Ada dua kepentingan nasional yang diperjuangkan, yakni semangat untuk mempertahankan status warisan dunia atau pembangunan sumber energi baru. Jalan keluar terbaik adalah meriset dan masuk ke lokasi secara langsung dengan melibatkan komunitas sekitar dalam mengambil kesimpulan bersama.
”Selama ini diskusi hanya berkutat pada siapa yang punya otoritas dan mana yang lebih dibutuhkan, hasilnya tidak akan produktif,” kata Hilmar.
Contoh lainnya adalah pelestarian warisan budaya subak yang ada di Bali yang beririsan dengan modernisasi pengelolaan air. Diharapkan kearifan lokal di Bali justru bisa membantu percepatan pembangunan tersebut.
Tidak terhingga
Menurut Hilmar, pembangunan berkelanjutan menjadi salah satu fokus yang terdapat dalam tujuh strategi kebudayaan nasional. Fokus yang dimaksud adalah memajukan kebudayaan dengan melindungi keanekaragaman hayati dan memperkuat ekosistem. Pembangunan yang berkelanjutan diyakini bisa memberikan keuntungan nasional yang nyaris tidak terhingga.

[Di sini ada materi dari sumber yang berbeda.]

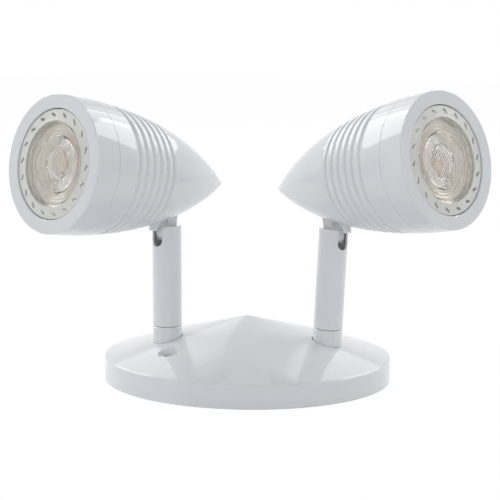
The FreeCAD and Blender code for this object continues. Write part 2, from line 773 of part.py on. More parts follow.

”Misalnya, pengetahuan lokal masyarakat mengenai keanekaragaman bidang kesehatan sangat besar, tetapi belum dimaksimalkan. Hal tersebut hidup di dalam komunitas dalam bentuk lisan dan naskah,” ujarnya.
Wakil Delegasi Tetap Indonesia untuk UNESCO Surya Rosa Putra mengatakan, salah satu pembangunan yang melibatkan kearifan lokal adalah sistem pengairan di Kenya yang juga menjadi situs warisan dunia UNESCO. Mereka terbukti bisa menata siklus air sehingga tidak merugikan masyarakat sekitar.
”Pengelolaan sistem pengairan di sana melibatkan peran masyarakat sekitar. Sistem ini banyak diterapkan UNESCO untuk mengatasi kekeringan di banyak negara,” katanya.
Ketua Harian KNIU Kemdikbud Arief Rachman mengatakan, hubungan pembangunan nasional harus selalu diselaraskan dengan konservasi. Dalam kasus hutan hujan tropis di Sumatera, UNESCO memerintahkan untuk segera melakukan konservasi, promosi, edukasi, dan proteksi.
”Pembangunan tidak dilarang oleh UNESCO, tetapi pembangunan harus memperhatikan eksistensi daerah tersebut,” katanya.